HINDERNISSE UND CHANCEN

Die lateinamerikanische Region hat sich das Ziel gesetzt, ihre CO2-Emissionen bis 2030 um 11 % zu senken. Nach Angaben der Interamerikanischen Entwicklungsbank (IDB) hat die Region zwischen 2015 und 2022 ihre Kapazitäten im Bereich der erneuerbaren Energien um 51 % erhöht und im letzten Jahr 64 % der Stromerzeugung aus erneuerbaren Quellen erreicht. Die IDB ist jedoch der Überzeugung, dass das Tempo beschleunigt werden muss, da bei steigendem Bevölkerungs- und Wirtschaftswachstum die Stromnachfrage bis 2050 um durchschnittlich 2,3 % pro Jahr steigen dürfte. Der Umweltschutz ist nicht der einzige Grund, sagt die Branche. „Eine Änderung der Energiematrix wird es ermöglichen, durch die Nutzung sauberer, einheimischer und lokaler Energie eine Energieunabhängigkeit zu erreichen, die die Volkswirtschaften der Region widerstandsfähiger macht, da sie nicht mehr den Schwankungen der Brennstoffpreise auf dem internationalen Markt oder geopolitischen Konflikten in anderen Teilen der Welt ausgesetzt sind“, erklärte Jaime Toledo, Präsident der chilenischen Vereinigung für erneuerbare Energieerzeugung. Außerdem würden die Energiekosten für die Endverbraucher erheblich gesenkt, „da saubere und erneuerbare Energien viel billiger sind als solche, die aus fossilen Brennstoffen gewonnen werden, und sie würden ausländische Investitionen anziehen, was sich positiv auf die Lebensqualität der Einwohner der Region auswirkt“, so Toledo weiter.

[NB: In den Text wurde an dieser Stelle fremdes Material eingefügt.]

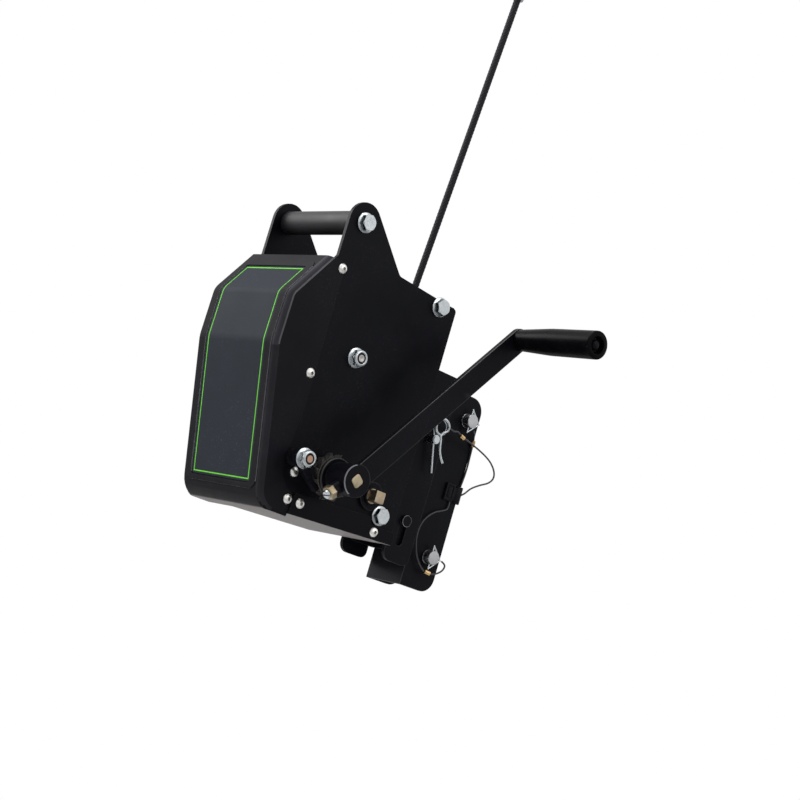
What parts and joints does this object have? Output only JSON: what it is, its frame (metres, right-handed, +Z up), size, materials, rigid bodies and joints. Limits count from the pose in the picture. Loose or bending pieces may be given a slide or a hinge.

Aber wie ein altes Sprichwort sagt, „der Teufel steckt im Detail“, denn nach einem anfänglichen Schub bei der Installation von Solar- und Windkraftanlagen tritt diese Energiewende in eine neue Phase mit größeren Herausforderungen und mehr Komplexität ein. „Wir könnten viel schneller vorankommen, aber wir sehen uns mit einigen Schwierigkeiten konfrontiert, wie z. B. den Finanzierungskosten für neue Projekte im Bereich der erneuerbaren Energien, der fehlenden Übertragungsinfrastruktur sowie einer Regulierung und Preisgestaltung, die nicht an eine hohe Marktdurchdringung der erneuerbaren Energien angepasst ist“, erklärt Toledo. Die größte Herausforderung besteht darin, den Schwung aufrechtzuerhalten. Die Zulieferer der Branche haben ihre Finger am Puls des Marktes. Einer von ihnen, das chinesische Unternehmen Trina Solar, ist ein Spezialist für die Herstellung von Solar-Photovoltaik- und Energiespeicherlösungen.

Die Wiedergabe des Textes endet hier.